The other story that the film focuses on if the young boy that Khuddoos wants to help. Jain told the audience that the process of casting the young boy was tedious but satisfying. They found him in an orphanage and learned he was a victim of child abuse who left home and lived on the streets. Jain talked about how he and the young boy worked together on scenes such as if he should cry or not while his father beat him. Jain wanted to and succeeded in earning the boy’s trust because some of these scenes were like relieving the trauma. The audience was happy to learn the boy had been struggling with his studies before they started filming but now he has more confidence and is working to get into a good school.

The Q&A wrapped up with Jain elaborating on one of the challenges of filmmaking in this area was that of interrupting people’s lives and having them stop and wait while filming.
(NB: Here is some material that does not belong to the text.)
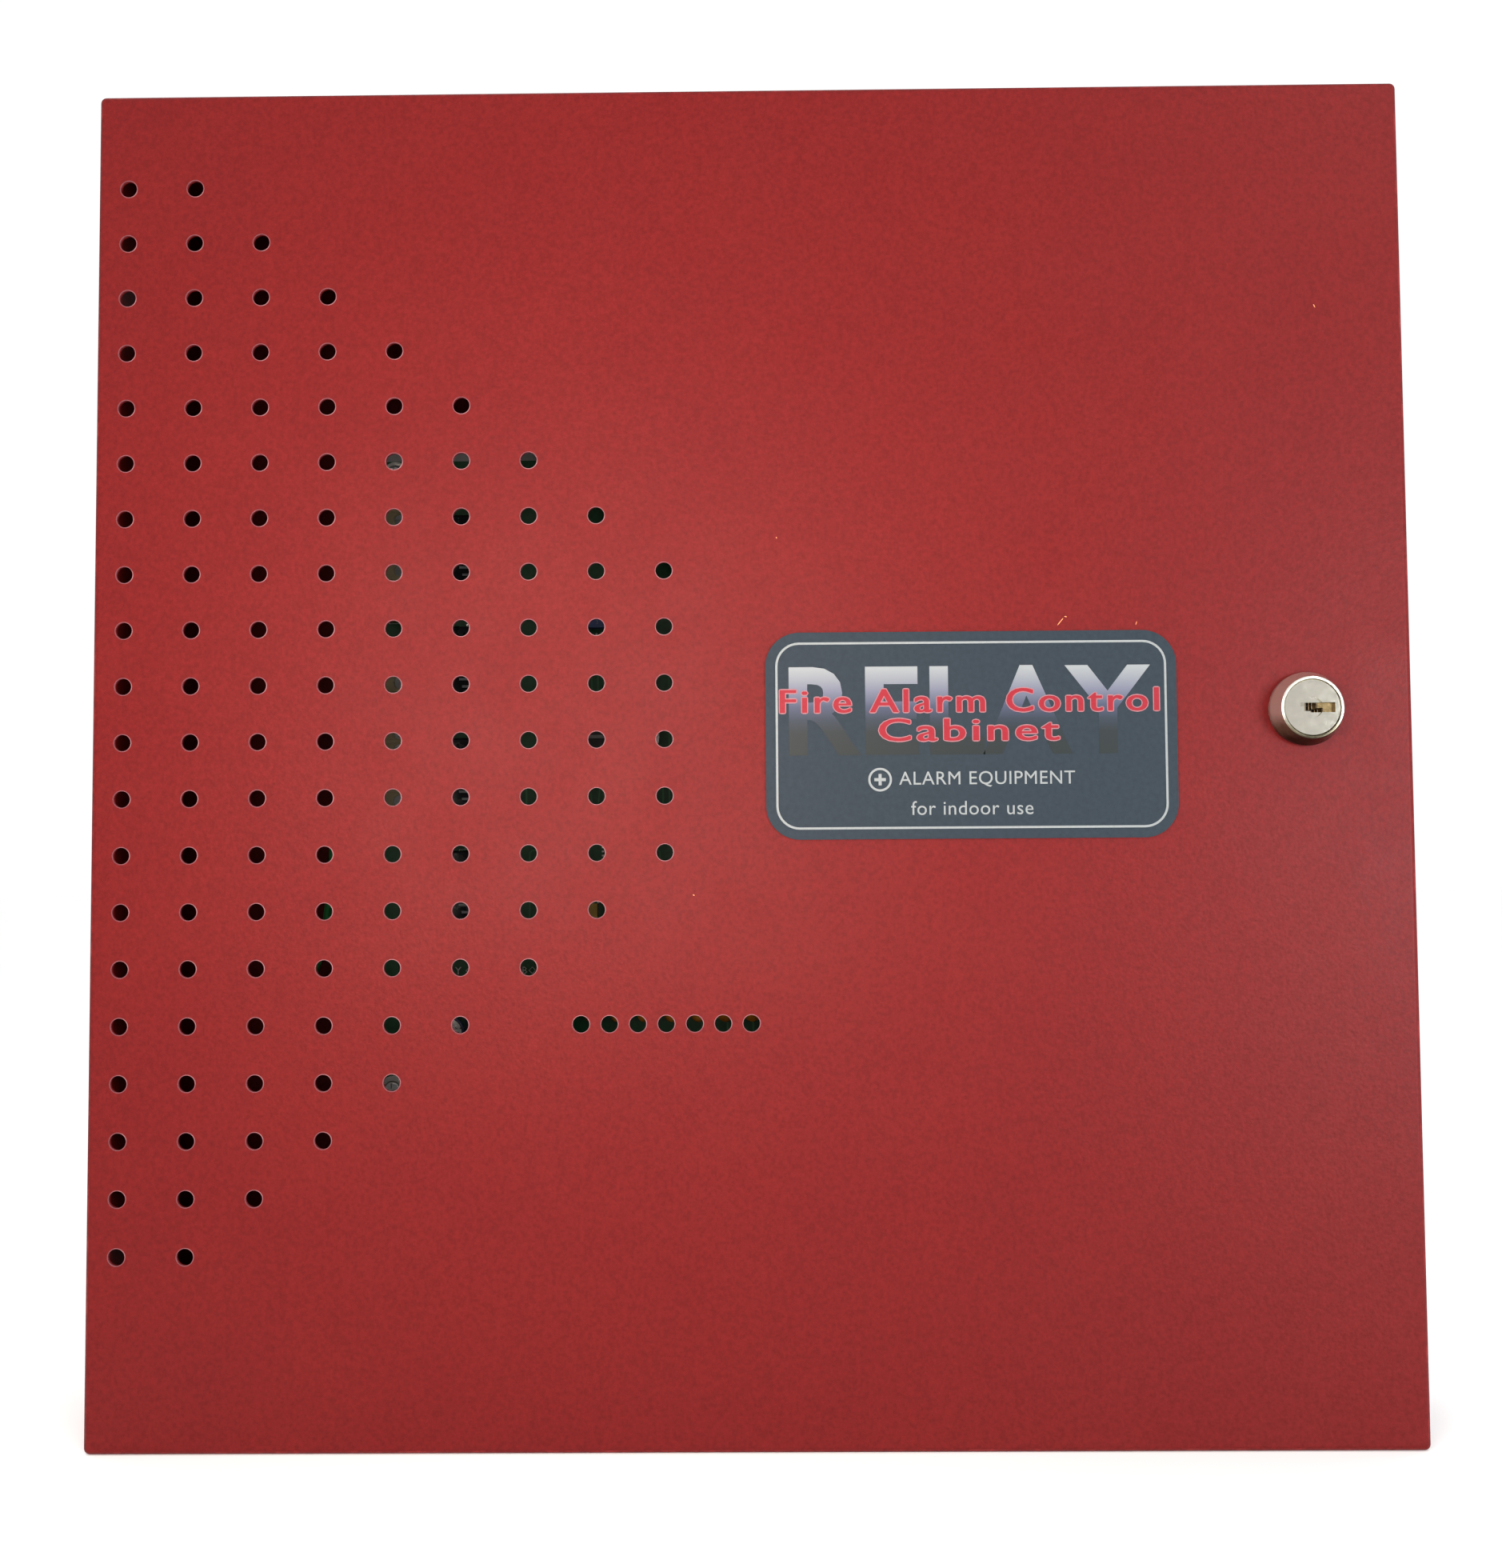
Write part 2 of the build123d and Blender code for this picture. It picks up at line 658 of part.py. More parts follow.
def light_spacers():
    radius = light_radius + light_collar / 2
    return group(rod_y(x, viewer_z, (collar_y, board_front), radius) for x in light_places)


def chip(x, z, size):
    """Moulded package with a bevelled top, on a smaller foot."""
    width, height, length = size
    foot = board_front - height / 12
    body = block(around(x, width), (board_front - height, foot), around(z, length))
    body = chamfer(body.edges().group_by(Axis.Y)[0], height / 8)
    return body + block(around(x, 0.8 * width), (foot, board_front), around(z, 0.8 * length))


def processor():
    return chip(*on_board(*processor_place), processor_size)


def driver_chips():
    x, z = driver_chip_place
    return group(chip(*on_board(side * x, z), driver_chip_size) for side in (-1, 1))


def crystal():
    """Metal can with round ends."""
    x, z = on_board(*crystal_place)
    width, height, length = crystal_size
    can = block(around(x, width), (board_front - height, board_front), around(z, length))
    return fillet(can.edges().filter_by(Axis.Y), 0.48 * width)


def filter_capacitors():
    cans = []
    for x, z, radius, height in capacitor_sizes:
        can = rod_y(*on_board(x, z), (board_front - height, board_front), radius)
        cans.append(fillet(can.edges().group_by(Axis.Y)[0], radius / 8))
    return group(cans)


def resistor_networks():
    width, height, length = network_size
    networks = []
    for step in (-1, 0, 1):
        x, z = on_board(step * network_pitch, network_z)
        networks.append(block(around(x, width), (board_front - height, board_front), around(z, length)))
    return group(networks)


dial_places = [on_board(-dial_place[0], dial_place[1]), on_board(*dial_place)]


def address_switches():
    """Square bodies of the two address switches, each with a round pocket."""
    bodies = []
    for x, z in dial_places:
        body = block(around(x, dial_body), (dial_face, board_front), around(z, dial_body))
        bodies.append(body - rod_y(x, z, (dial_face, dial_face + dial_pocket), dial_radius + dial_fit))
    return group(bodies)


def address_dial(x, z):
    """Round dial with a raised pointer bar, which has a screwdriver slot."""
    width, rise, length = dial_bar
    top = dial_face - rise
    dial = rod_y(x, z, (dial_face - dial_slot / 2, dial_face + dial_pocket - dip_fit), dial_radius)
    dial += block(around(x, width), (top, dial_face), around(z, length))
    return dial - block(around(x, dial_slot), (top, top + dial_slot), around(z, length))


dip_x = [main_board_x + (way - (dip_ways - 1) / 2) * dip_pitch for way in range(dip_ways)]
dip_middle = board_z + dip_z


def dip_body():
    """Body of the slide switches, with a slot for each button."""
    width = (dip_ways + 0.2) * dip_pitch
    body = block(around(main_board_x, width), (dip_face, board_front), around(dip_middle, dip_length))
    slot = block(
        around(0, dip_button + 2 * dip_fit),
        (dip_face, dip_face + dip_depth),
        around(dip_middle, dip_button + dip_travel + 2 * dip_fit),
    )
    return body - [Pos(x, 0, 0) * slot for x in dip_x]


def dip_slider(x):
    """Small square button at the lower end of its slot."""
    low = dip_middle - (dip_button + dip_travel) / 2
    height = (dip_face - 0.5, dip_face + dip_depth - dip_fit)
    return block(around(x, dip_button), height, (low, low + dip_button))


# ---- ribbon link between the boards
header_width, header_height, header_length = header_size
header_inset = header_edge + header_width / 2
link_x = (main_board_right - header_inset, expansion_board_left + header_inset)
link_z = board_z + header_z
header_front = board_front - header_height
ribbon_y = header_front - plug_rise / 2


def link_headers():
    """Shrouds of the two pin headers."""
    headers = []
    for x in link_x:
        shroud = block(around(x, header_width), (header_front, board_front), around(link_z, header_length))
        inside_x = around(x, header_width - 2 * header_wall)
        inside_z = around(link_z, header_length - 2 * header_wall)
        headers.append(shroud - block(inside_x, (header_front, board_front - header_floor), inside_z))
    return group(headers)


plug_width = header_width - 2 * (header_wall + plug_fit)
plug_length = header_length - 2 * (header_wall + plug_fit)


def link_plugs():
    """Ribbon sockets that stand in the headers and grip the cable."""
    plugs = []
    for x in link_x:
        height = (header_front - plug_rise, board_front - header_floor)
        plug = block(around(x, plug_width), height, around(link_z, plug_length))
        slit_x = around(x, header_width)
        plugs.append(plug - block(slit_x, around(ribbon_y, ribbon_thickness), around(link_z, ribbon_width)))
    return group(plugs)


def link_ribbon():
    """Flat cable gripped by both plugs, with a low arch between them."""
    start, end = link_x[0] - plug_width / 2, link_x[1] + plug_width / 2
    gap = link_x[1] - link_x[0] - plug_width
    left, right = link_x[0] + plug_width / 2, link_x[1] - plug_width / 2
    route = FilletPolyline(
        (start, ribbon_y),
        (left + 0.07 * gap, ribbon_y),
        (left + 0.38 * gap, ribbon_y - ribbon_arch),
        (right - 0.38 * gap, ribbon_y - ribbon_arch),
        (right - 0.07 * gap, ribbon_y),
        (end, ribbon_y),
        radius=ribbon_bend,
    )
    return Pos(0, 0, link_z - ribbon_width / 2) * extrude(trace(route, ribbon_thickness), ribbon_width)


# ---- earth connection
earth_x = chassis_x[0] - earth_stud_offset[0]
earth_z = board_z - earth_stud_offset[1]
lug_y = (floor_y - 2 * earth_washer, floor_y - earth_washer)
barrel_y = lug_y[0] - earth_wire_radius
barrel_z = (earth_z + earth_barrel[0], earth_z + earth_barrel[1])
barrel_floor = barrel_z[0] + earth_barrel_floor


def earth_ring(y, radius):
    return rod_y(earth_x, earth_z, y, radius) - rod_y(earth_x, earth_z, y, earth_stud_radius + 0.1)


def earth_stud():
    return rod_y(earth_x, earth_z, (floor_y - earth_stud_length, floor_y), earth_stud_radius)


def earth_washers():
    """Flat washer under the ring terminal, and another on top of it."""
    return group(
        [
            earth_ring((floor_y - earth_washer, floor_y), earth_washer_radii[0]),
            earth_ring((lug_y[0] - earth_washer, lug_y[0]), earth_washer_radii[1]),
        ]
    )


def earth_nut():
    seat = lug_y[0] - earth_washer
    y = (seat - earth_nut_height, seat)
    return hex_y(earth_x, earth_z, y, earth_nut_flats) - rod_y(earth_x, earth_z, y, earth_stud_radius)


def earth_ring_terminal():
    """Flat ring with a barrel crimped over the end of the earth wire."""
    tongue_z = (earth_z + earth_stud_radius + 0.5, barrel_z[1])
    tongue = block(around(earth_x, earth_tongue_width), lug_y, tongue_z)
    barrel = rod_z(earth_x, barrel_y, barrel_z, earth_wire_radius + earth_barrel_wall)
    wire_hole = rod_z(earth_x, barrel_y, (barrel_floor, barrel_z[1]), earth_wire_radius)
    return earth_ring(lug_y, earth_ring_radius) + tongue + barrel - wire_hole


def earth_wire():
    """Green wire from the lowest terminal at the left to the ring terminal, held at both ends."""
    entry_x = main_board_left + terminal_edge - terminal_width / 2
    entry_y = board_front - terminal_entry_height
    entry_z = terminal_z(board_z + terminal_rows[1])[0]
    route = [
        (entry_x + terminal_entry[0], entry_y, entry_z),
        (entry_x - 15.0, entry_y, entry_z),
        (entry_x - 16.5, entry_y + 2.5, entry_z - 24.0),
        (entry_x - 21.0, entry_y + 8.5, entry_z - 46.0),
        (earth_x + 3.5, barrel_y - 5.0, barrel_z[1] + 22.0),
        (earth_x, barrel_y, barrel_z[1] + 6.5),
        (earth_x, barrel_y, barrel_floor),
    ]
    bends = []
    for before, here, after in zip(route, route[1:], route[2:]):
        run_in, run_out = Vector(*here) - Vector(*before), Vector(*after) - Vector(*here)
        half_turn = radians(run_in.get_angle(run_out) / 2)
        bends.append(0.45 * min(run_in.length, run_out.length) / tan(half_turn))
    print("earth wire bends", [round(bend, 1) for bend in bends])
    path = FilletPolyline(*route, radius=bends)
    wire = sweep(Plane(origin=path @ 0, z_dir=path % 0) * Circle(earth_wire_radius), path)
    print("earth wire volume by length", round(wire.volume / path.length / (pi * earth_wire_radius**2), 4))
    return wire


pieces = {
    "backbox": backbox(),
    "door_panel": door_panel(),
    "nameplate": nameplate(),
    "wiring_label": wiring_label(),
    "lock_body": lock_body(),
    "lock_washer": lock_washer(),
    "lock_nut": lock_nut(),
    "lock_plug": lock_plug(),
    "lock_tumblers": lock_tumblers(),
    "lock_cam": lock_cam(),
    "cam_screw": cam_screw(),
    "chassis_plate": chassis_plate(),
    "chassis_studs": chassis_studs(),
    "chassis_spacers": chassis_spacers(),
    "chassis_nuts": chassis_nuts(),
    "board_standoffs": board_standoffs(),
    "board_screws": board_screws(),
    "main_board": circuit_board(*main_sides),
    "main_terminal_blocks": terminal_blocks(*main_sides),
    "main_terminal_screws": terminal_screws(*main_sides),
    "main_relay_bases": relay_bases(*main_sides),
    "main_relay_covers": relay_covers(*main_sides),
    "expansion_board": circuit_board(*expansion_sides),
    "expansion_terminal_blocks": terminal_blocks(*expansion_sides),
    "expansion_terminal_screws": terminal_screws(*expansion_sides),
    "expansion_relay_bases": relay_bases(*expansion_sides),
    "expansion_relay_covers": relay_covers(*expansion_sides),
    "status_lights": status_lights(),
    "light_spacers": light_spacers(),
    "processor": processor(),
    "driver_chips": driver_chips(),
    "crystal": crystal(),
    "filter_capacitors": filter_capacitors(),
    "resistor_networks": resistor_networks(),
    "address_switches": address_switches(),
    "dip_body": dip_body(),
    "link_headers": link_headers(),
    "link_plugs": link_plugs(),
    "link_ribbon": link_ribbon(),
    "earth_stud": earth_stud(),
    "earth_washers": earth_washers(),
    "earth_nut": earth_nut(),
    "earth_ring_terminal": earth_ring_terminal(),
    "earth_wire": earth_wire(),
}
for name, z in (("upper", hinge_z), ("lower", -hinge_z)):
    pieces[f"{name}_hinge_door_leaf"] = door_leaf(z)
    pieces[f"{name}_hinge_box_leaf"] = box_leaf(z)
    pieces[f"{name}_hinge_pin"] = hinge_pin(z)
for name, (x, z) in zip(("tens", "ones"), dial_places):
    pieces[f"address_dial_{name}"] = address_dial(x, z)
for way, x in enumerate(dip_x, start=1):
    pieces[f"dip_slider_{way}"] = dip_slider(x)

os.makedirs("parts", exist_ok=True)
for name, shape in pieces.items():
    export_step(shape, f"parts/{name}.step")
print(len(pieces), "nodes")
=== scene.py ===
from math import cos, pi, radians, sin

import bmesh
import bpy
from mathutils import Matrix, Vector


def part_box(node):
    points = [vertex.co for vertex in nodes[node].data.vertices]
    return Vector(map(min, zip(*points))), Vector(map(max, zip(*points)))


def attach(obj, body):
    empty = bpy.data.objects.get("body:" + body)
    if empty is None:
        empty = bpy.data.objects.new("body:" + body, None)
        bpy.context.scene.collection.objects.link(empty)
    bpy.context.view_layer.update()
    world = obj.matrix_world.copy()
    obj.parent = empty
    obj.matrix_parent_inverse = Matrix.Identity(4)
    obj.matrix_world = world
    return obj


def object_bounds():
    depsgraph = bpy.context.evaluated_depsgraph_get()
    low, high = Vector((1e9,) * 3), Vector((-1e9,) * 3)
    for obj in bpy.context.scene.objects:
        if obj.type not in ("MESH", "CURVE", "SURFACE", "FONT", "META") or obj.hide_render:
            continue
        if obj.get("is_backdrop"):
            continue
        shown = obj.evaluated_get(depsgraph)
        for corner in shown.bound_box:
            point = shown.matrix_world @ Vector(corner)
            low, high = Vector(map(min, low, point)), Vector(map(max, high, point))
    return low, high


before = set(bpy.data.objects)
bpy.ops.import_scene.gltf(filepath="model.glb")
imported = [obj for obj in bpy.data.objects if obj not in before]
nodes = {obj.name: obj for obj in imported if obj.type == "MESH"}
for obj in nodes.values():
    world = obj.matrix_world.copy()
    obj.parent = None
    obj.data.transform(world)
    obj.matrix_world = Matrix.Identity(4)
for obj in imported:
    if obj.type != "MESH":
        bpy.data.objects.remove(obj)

cad_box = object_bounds()
MM = 0.001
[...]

He knew this script would be a challenge and attributes much of the success of the film to his team; a team that was so much in sync. Jain said, “it’s a tough film and these guys made it easy.,”

The film addresses many different forms of voyeurism from the main character watching the outside world through video cameras, to the young boy spying on neighbors with his friends, and to the people who all gather when something is going on and just stand and stare.
The question one has to ask, do you just sit back and watch or do you step in to help?

During a heated moment, Khuddoos exclaims that all the kids in the neighborhood get beaten but no one does anything about it. Is this a reflection on society where we sit back while so much happens in the world but what are we really doing about it? If this character is any parable for the audience, we cannot sit locked up at home and hide away from the world. Even if it is painful, we must face our inner demons and not let them snuff us out.